Stephen Taylor travels from eats to southern Africa uncovering vestiges of the continent's colonial past through its landscape, peoples and their stories. His trail starts with the exotic splendour of Zanzibar and a whirlwind tour of the island on the back of the Vicar of Zanzibar's motorbike. Through Uganda, Kenya, Tanzania, Malawi, Zambia, Zimbabwe and South Africa, Taylor talks to blacks and whites (the mzungu), on dirt tracks, in buses, at bars and on great latticed verandahs overlooking the southern lands. He meets the last white landowner in Uganda and drinks beer with a man named Delicious; at the Great Lakes he walks in the footsteps of the early colonial explorers, Burton and Speke, and meets Victoria, a formidable entrepreneur named after the lake and the queen. In this present-day journey Taylor examines the identity of the whites who have stayed on in post-independence Africa, his own ambivalence toward the great contentment in which he grew up and the future of Africa's southern countries.
'Livingstone's Tribe' combines evocative and philosophical travel-writing with a remarkable history of some of the most dramatic lands in the world.
"Stephen Taylor, a third-generation émigré of British descent, finds a melancholy collection of white misfits and failures... as well as a heroic, dwindling clutch of missionaries still holding the line... The catalogue of theft, corruption, murder and superstition that Taylor chronicles makes appalling, fascinating reading.
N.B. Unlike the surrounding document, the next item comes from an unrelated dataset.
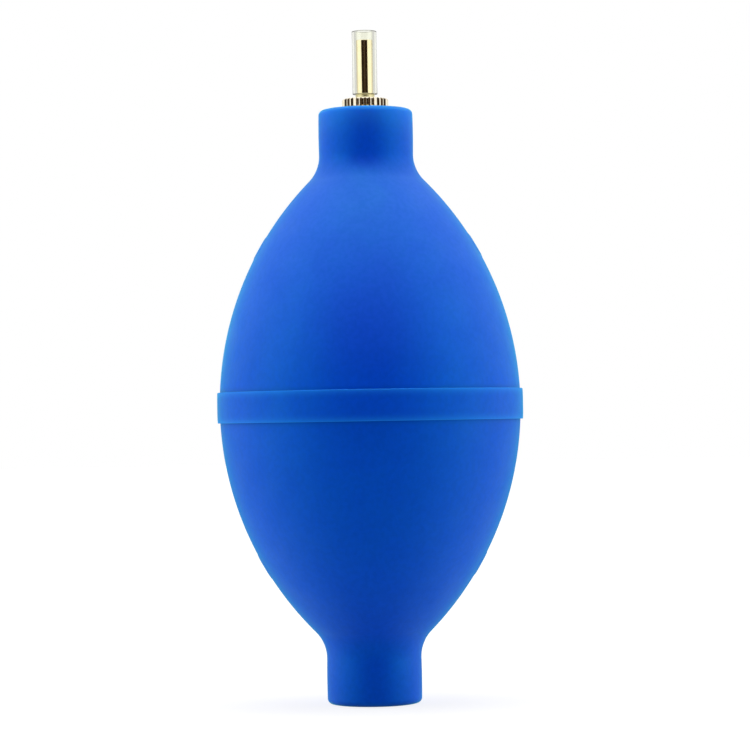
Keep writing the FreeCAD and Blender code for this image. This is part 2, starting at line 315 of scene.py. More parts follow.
def split(tree, vector):
    """The sockets of a vector's X, Y and Z."""
    parts = tree.nodes.new("ShaderNodeSeparateXYZ")
    feed(tree, vector, parts.inputs["Vector"])
    return parts.outputs["X"], parts.outputs["Y"], parts.outputs["Z"]


def bump(tree, shader, height, depth, strength):
    """Relief on a shader, depth metres high for a height of 1."""
    made = tree.nodes.new("ShaderNodeBump")
    made.inputs["Strength"].default_value = strength
    made.inputs["Distance"].default_value = depth
    feed(tree, height, made.inputs["Height"])
    feed(tree, made.outputs["Normal"], shader.inputs["Normal"])


# ---------------------------------------------------------------- materials
BLUE_DARK = (0.0001, 0.005, 0.75)
BLUE_LIGHT = (0.0009, 0.02, 0.87)
# painted top light: the rubber is painted paler where it faces up
TOP_LIT_PALE = (0.05, 0.04, 0.8, 1)
TOP_LIT_SLOPES = (0.08, 0.7)  # upward part of the surface's normal where the painted top light begins, and where it is full
TOP_LIT_SHARE = 0.4
LIGHT_COLOUR_REACH = (0.2, 0.6, 1.0)  # how far red, green and blue light spread, as shares of the depth
LIGHT_DEPTH = 3 * MM
LIT_LENGTH = 4 * MM
LIT_FULL_LENGTH = 1 * MM


def silicone_blue(name, bands, lit_end=None):
    """Satin moulded silicone: fine mould grain, faint mottling, and an azure gloss at glancing light.

    What faces up is painted paler, as painted light from above.

    bands are (height, reach, colour): the rubber takes that colour at that height, fading over the reach.
    lit_end is the height of an end face whose light spreads down through the rubber.
    """
    material, tree, shader = new_material(name)
    place = object_point(tree)
    mottle = varied(tree, noise(tree, place, size=14 * MM, detail=3))
    speck = spread(tree, noise(tree, place, size=0.9 * MM, detail=3), 0.35, 0.65, 0, 1)
    tone = calc(tree, "ADD", calc(tree, "MULTIPLY", mottle, 0.4), calc(tree, "MULTIPLY", speck, 0.6))
    colour = two_tone(tree, tone, BLUE_DARK, BLUE_LIGHT)
    # painted top light: faces that look up are mixed towards a paler blue
    upward = split(tree, tree.nodes.new("ShaderNodeNewGeometry").outputs["Normal"])[2]
    patchy = spread(tree, speck, 0, 1, 0.8, 1.2)
    top_lit_paint = calc(tree, "MULTIPLY", spread(tree, upward, *TOP_LIT_SLOPES, 0, TOP_LIT_SHARE), patchy)
    colour = mixed(tree, top_lit_paint, colour, TOP_LIT_PALE)
    height = split(tree, place)[2]
    # the bands paint highlights and shade into the rubber's colour at given heights
    for middle, reach, band_colour in bands:
        away = calc(tree, "ABSOLUTE", calc(tree, "SUBTRACT", height, middle))
        near = spread(tree, away, 0, reach, 1, 0)
        share = calc(tree, "MULTIPLY", calc(tree, "MULTIPLY", near, near), near)
        colour = mixed(tree, share, colour, (*band_colour, 1))
    feed(tree, colour, shader.inputs["Base Color"])
    if lit_end is not None:
        lit = spread(tree, height, lit_end - LIT_LENGTH, lit_end - LIT_FULL_LENGTH, 0, 1, True)
        feed(tree, lit, shader.inputs["Subsurface Weight"])
        shader.inputs["Subsurface Radius"].default_value = LIGHT_COLOUR_REACH
        shader.inputs["Subsurface Scale"].default_value = LIGHT_DEPTH
    smear = noise(tree, place, size=5 * MM, detail=3)
    feed(tree, varied(tree, smear, 0.53, 0.62), shader.inputs["Roughness"])
    shader.inputs["IOR"].default_value = 1.7
    shader.inputs["Specular IOR Level"].default_value = 1.0
    shader.inputs["Specular Tint"].default_value = (0.01, 0.85, 1.0, 1)
    shader.inputs["Sheen Weight"].default_value = 0.5
    shader.inputs["Sheen Roughness"].default_value = 0.35
    shader.inputs["Sheen Tint"].default_value = (0.0, 1.0, 0.75, 1)
    grain = noise(tree, place, size=0.22 * MM, detail=2, roughness=0.6)
    waves = noise(tree, place, size=3 * MM, detail=1)
    relief = calc(tree, "ADD", calc(tree, "MULTIPLY", grain, 0.35), waves)
    bump(tree, shader, relief, depth=0.02 * MM, strength=0.8)
    return material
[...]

Yet Taylor is no Colonel Blimp, rather an anti-apartheid liberal who fled the old South Africa and welcomed independence for Mugabe's Zimbabwe... The most honest and enthralling account of Africa for years"DAILY MAIL
"At the book's heart is a riveting examination of Livingstone's tribe... the whites of post-independence Africa"INDEPENDENT ON SUNDAY
"Sights and travel experiences are vividly described and people from both Livingstone's and from other tribes are handled particularly well"SUNDAY TIMES
Stephen Taylor was born in South Africa in 1948 and grew up near Johannesburg. At the age of twenty-two he made his home in Britain and travelled for four years in the Middle East and South Asia. From 1980-1987 he was foreign correspondent for The Times and the Observer based in Africa, South East Asia and Australia. Both his previous books have had African subjects, including Shaka's Children: a History of the Zulu People. He works for The Times and is married with two children.